**SHORT PROBLEM**. Reading down the listing below, count the lines where the word "joints" shows up, then give only that count.

**DATASET EXCERPT**.
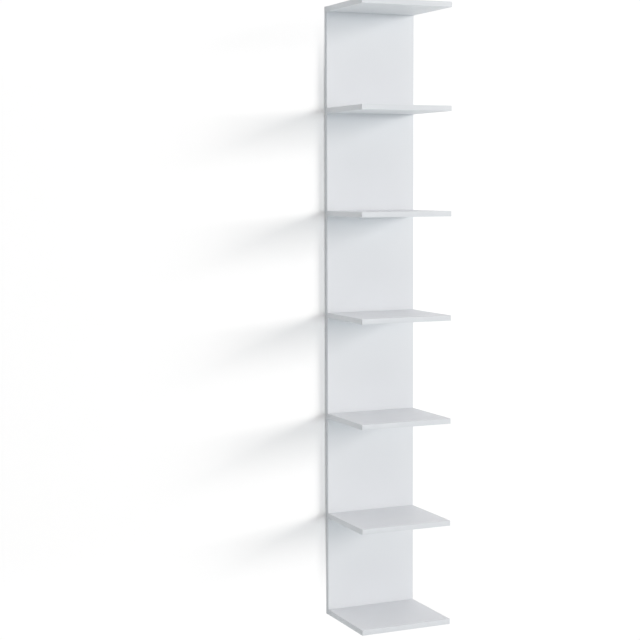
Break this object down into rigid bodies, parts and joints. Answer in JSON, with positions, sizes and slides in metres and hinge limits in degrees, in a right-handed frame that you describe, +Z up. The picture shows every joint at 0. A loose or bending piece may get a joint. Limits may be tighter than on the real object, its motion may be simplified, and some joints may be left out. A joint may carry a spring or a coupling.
{
  "type": "wall shelf",
  "caption": "Tall narrow wall shelf: equal square-edged white shelves fixed from behind to a full-height back panel, which hangs flat on the wall on keyhole plates.",
  "frame": {"origin": "middle of the back panel's rear face, which lies on the wall", "axes": "+Z up, +Y into the wall, +X to the right as seen from the front; the shelves reach along -Y"},
  "size_m": [0.3, 0.266, 1.9],
  "materials": {
    "board": "white melamine-faced chipboard, fine satin texture",
    "edging": "white plastic edging, satin",
    "zinc": "zinc-plated steel",
    "beech": "plain beech, fluted"
  },
  "bodies": {
    "root": {"back_panel": "board", "panel_edging_left": "edging", "panel_edging_right": "edging", "panel_edging_top": "edging", "panel_edging_bottom": "edging", "shelf_1": "board", "shelf_1_edging": "edging", "shelf_1_screw_left": "zinc", "shelf_1_dowel_left": "beech", "shelf_1_screw_right": "zinc", "shelf_1_dowel_right": "beech", "shelf_2": "board", "shelf_2_edging": "edging", "shelf_2_screw_left": "zinc", "shelf_2_dowel_left": "beech", "shelf_2_screw_right": "zinc", "shelf_2_dowel_right": "beech", "shelf_3": "board", "shelf_3_edging": "edging", "shelf_3_screw_left": "zinc", "shelf_3_dowel_left": "beech", "shelf_3_screw_right": "zinc", "shelf_3_dowel_right": "beech", "shelf_4": "board", "shelf_4_edging": "edging", "shelf_4_screw_left": "zinc", "shelf_4_dowel_left": "beech", "shelf_4_screw_right": "zinc", "shelf_4_dowel_right": "beech", "shelf_5": "board", "shelf_5_edging": "edging", "shelf_5_screw_left": "zinc", "shelf_5_dowel_left": "beech", "shelf_5_screw_right": "zinc", "shelf_5_dowel_right": "beech", "shelf_6": "board", "shelf_6_edging": "edging", "shelf_6_screw_left": "zinc", "shelf_6_dowel_left": "beech", "shelf_6_screw_right": "zinc", "shelf_6_dowel_right": "beech", "shelf_7": "board", "shelf_7_edging": "edging", "shelf_7_screw_left": "zinc", "shelf_7_dowel_left": "beech", "shelf_7_screw_right": "zinc", "shelf_7_dowel_right": "beech", "hanger_top_left": "zinc", "hanger_top_left_screw_upper": "zinc", "hanger_top_left_screw_lower": "zinc", "hanger_top_right": "zinc", "hanger_top_right_screw_upper": "zinc", "hanger_top_right_screw_lower": "zinc", "hanger_bottom_left": "zinc", "hanger_bottom_left_screw_upper": "zinc", "hanger_bottom_left_screw_lower": "zinc", "hanger_bottom_right": "zinc", "hanger_bottom_right_screw_upper": "zinc", "hanger_bottom_right_screw_lower": "zinc"}
  },
  "joints": []
}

**THE ANSWER**. 2